柴可夫斯基的传记很多,这里我就不照搬照抄了。简单点说,他在安东·鲁宾斯坦那儿学了3年,进步神速。第三年的时候,“圆舞曲之王”约翰·斯特劳斯来基辅访问演出,前来观摩的同学大胆向斯特劳斯举荐了柴可夫斯基的舞曲《少女之舞》。斯特劳斯拿到作品,非常欣赏,马上在音乐会上演奏了它。这也是柴可夫斯基在俄罗斯大众面前的首次亮相。

在俄罗斯极度缺乏音乐人才的时候,柴可夫斯基一毕业就很快找到了工作。1866年,老师的弟弟尼古拉·鲁宾斯坦在莫斯科成立了第二所音乐院校——莫斯科音乐学院,邀请柴可夫斯基前来担任音乐理论与和声的教授,而且是教授委员会的成员。

莫斯科音乐学院今景

他在音乐学院呆了12年,编写了《和声实用指南》,还把欧洲音乐理论家的作品翻译成俄文引介进来

由于柴可夫斯基的加盟,莫斯科音乐学院成为输出西欧音乐教育的重镇,自然也就引来“强力五人团”的攻击。然而,难能可贵的是,柴可夫斯基与“五人团”私交不错,虽然他认为一个作曲家首先必须在音乐技法上非常扎实,而“五人团”所欠缺的恰恰是正统的音乐训练,他们的所谓民族音乐的路子一定走不长远。因此当年五人团力邀他加盟的时候,他拒绝了。

不过,他也不认为老师安东·鲁宾斯坦一味追随西方音乐传统是正确的。鲁宾斯坦僵化地认为,当时的音乐除了肖邦、舒曼之外,就没有什么重要作品了,俄罗斯更是不值一提。

柴可夫斯基准确地意识到,音乐的发展并不是民间与学院的截然分野,而恰恰是两者的有机结合。西方传统音乐一路走来,一直在持续不断地挖掘和吸收各民族的民间歌曲,而到19世纪下半叶,基本上所有能利用的民间元素都已经被发掘殆尽了。只剩下俄罗斯。

也就是说,对于柴可夫斯基来说,音乐路线的争论并不是简单的“要不要保持民族性”的问题,他自觉地站在更高的层次:俄罗斯的确需要西方音乐,西方音乐更需要俄罗斯。俄罗斯属于世界。

柴可夫斯基

1869年,他创作了幻想序曲《罗密欧与朱丽叶》中“如歌的行板”让“说法语的家伙”托尔斯泰留下了眼泪。

1890年,《黑桃皇后》首演,他不敢看,在街上溜达。

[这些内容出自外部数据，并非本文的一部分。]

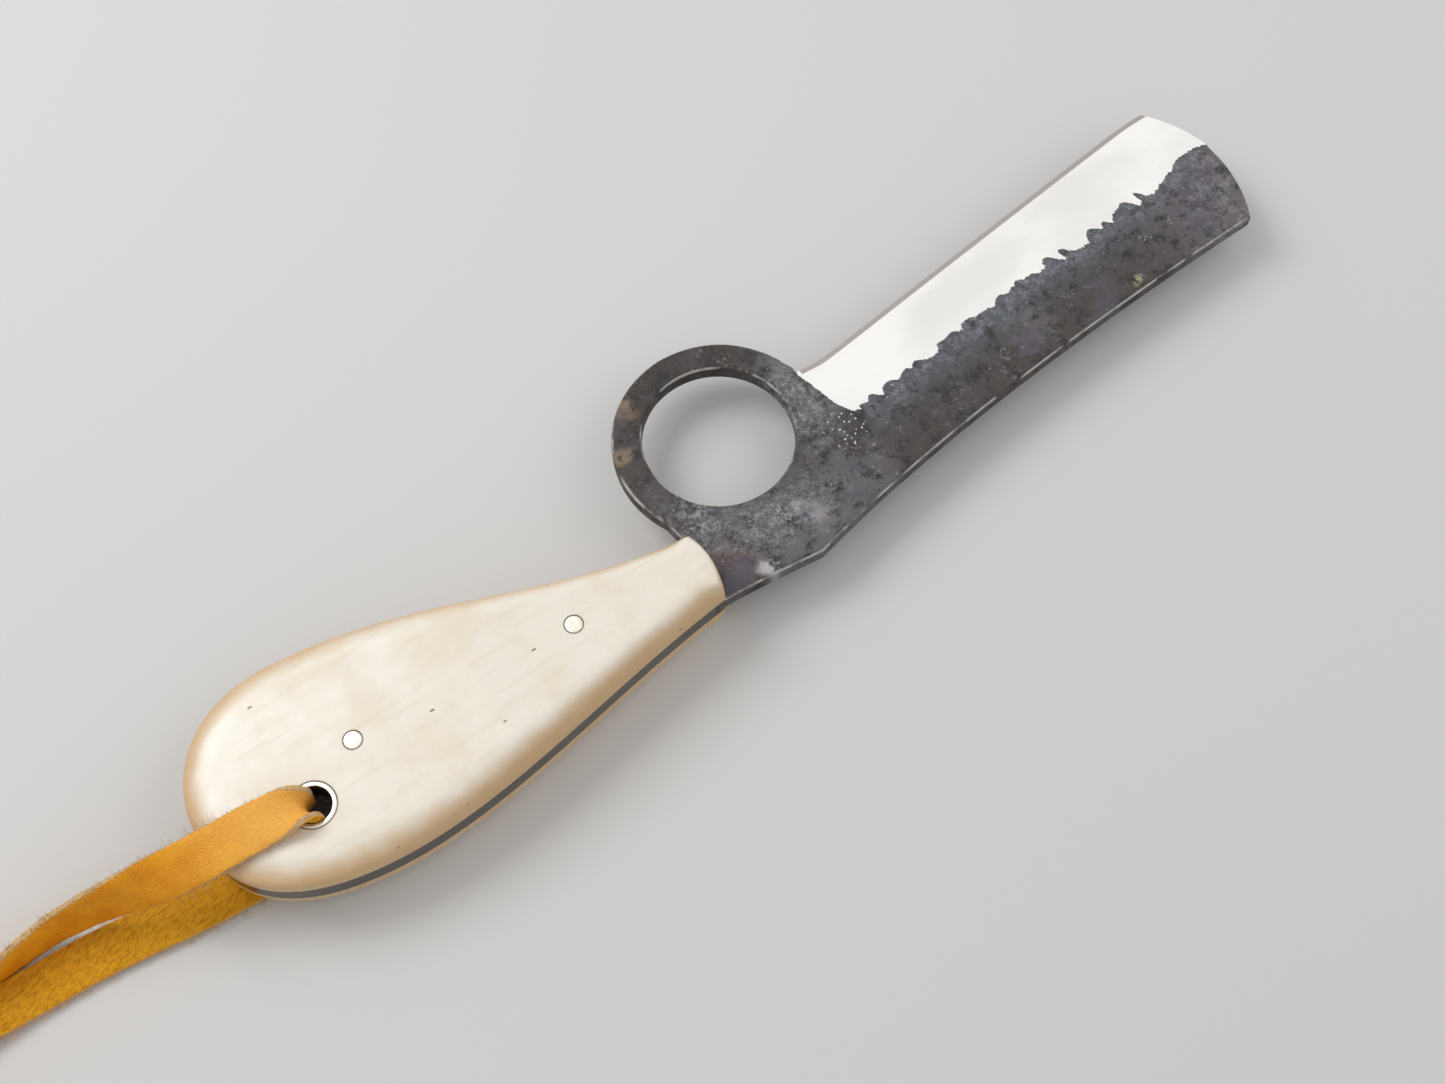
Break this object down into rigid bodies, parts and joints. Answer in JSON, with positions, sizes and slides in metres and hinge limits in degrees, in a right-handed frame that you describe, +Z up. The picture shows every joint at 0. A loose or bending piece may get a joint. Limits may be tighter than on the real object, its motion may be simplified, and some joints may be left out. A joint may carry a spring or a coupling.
{
  "type": "leather knife with finger ring",
  "caption": "Forged cleaver-shaped leather knife with a finger ring, a full tang, two pinned bone scales and a knotted flat leather thong through a lanyard tube.",
  "frame": {"origin": "on the surface that the knife lies on, below the middle of the knife's outline; the thong isn't counted", "axes": "+X from butt to tip, +Y towards the cutting edge and the finger ring, +Z up through the front face, square to the blade"},
  "size_m": [0.3155, 0.0634, 0.0175],
  "materials": {
    "forged_steel": "dark forge skin, with a bright ground and polished bevel along the edge",
    "bone": "polished cream bone, semi-gloss",
    "pin_metal": "dressed flush and polished",
    "tube_metal": "dressed flush and polished",
    "thong_leather": "natural veg-tan grain on one side, suede on the other"
  },
  "bodies": {
    "root": {"blade": "forged_steel", "front_scale": "bone", "back_scale": "bone", "front_pin": "pin_metal", "rear_pin": "pin_metal", "lanyard_tube": "tube_metal", "thong": "thong_leather", "thong_knot": "thong_leather"}
  },
  "joints": []
}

突然他听见对面走来的人群正在哼唱着作品中的二重唱。唱歌的人群里就有俄罗斯民族主义者贝诺瓦、佳吉列夫。贝诺瓦在晚年写道:“柴可夫斯基的音乐几乎是我从童年时就在等待的作品。”

是柴可夫斯基开创了一种独特的俄罗斯古典音乐传统,找到了弥合西方文化和民族主义的道路。

虽然1878年之后就离开了莫斯科音乐学院,可是两者之间一直保持着密切的联系,直到柴可夫斯基生命的终结。每次鲁宾斯坦兄弟组织的莫斯科音乐协会的音乐节,柴可夫斯基都要将自己的作品委托演奏,其中包括他的前三首交响曲——冬日的幻想、“小俄罗斯”和“波兰交响曲”;莫斯科音乐学院的教授常常是他作品的首位表演者;他的歌剧《叶甫盖尼·奥涅金》首演则直接委托给莫斯科音乐学院的学生们。

柴可夫斯基英年早逝之后,在他去世周年纪念日举行音乐会和晚会就成了莫斯科音乐学院的传统。1940年,当时的苏联最高苏维埃颁布法令,将音乐学院改称为莫斯科柴可夫斯基音乐学院,直至今天。随着苏联解体,俄罗斯地位的下降,很多有才华的音乐家都被延请至经济更好的国家,莫斯科音乐学院的专业地位已经不如当年,但学院内柴可夫斯基的雕像,依然伫立着。它提醒我们,只有主动拥抱世界,民族的才是世界的。

学院内柴可夫斯基的雕像

值得一提的是,1866年,莫斯科音乐学院成立的同一年,另一个落后的东方国家——大清国,也成立了一所旨在向西方学习先进技术的学校——马尾船政学堂,向英法学习造船、开船、射击和军事科学,开启了中国军事现代化的历史进程。也许,这就是历史的巧合吧。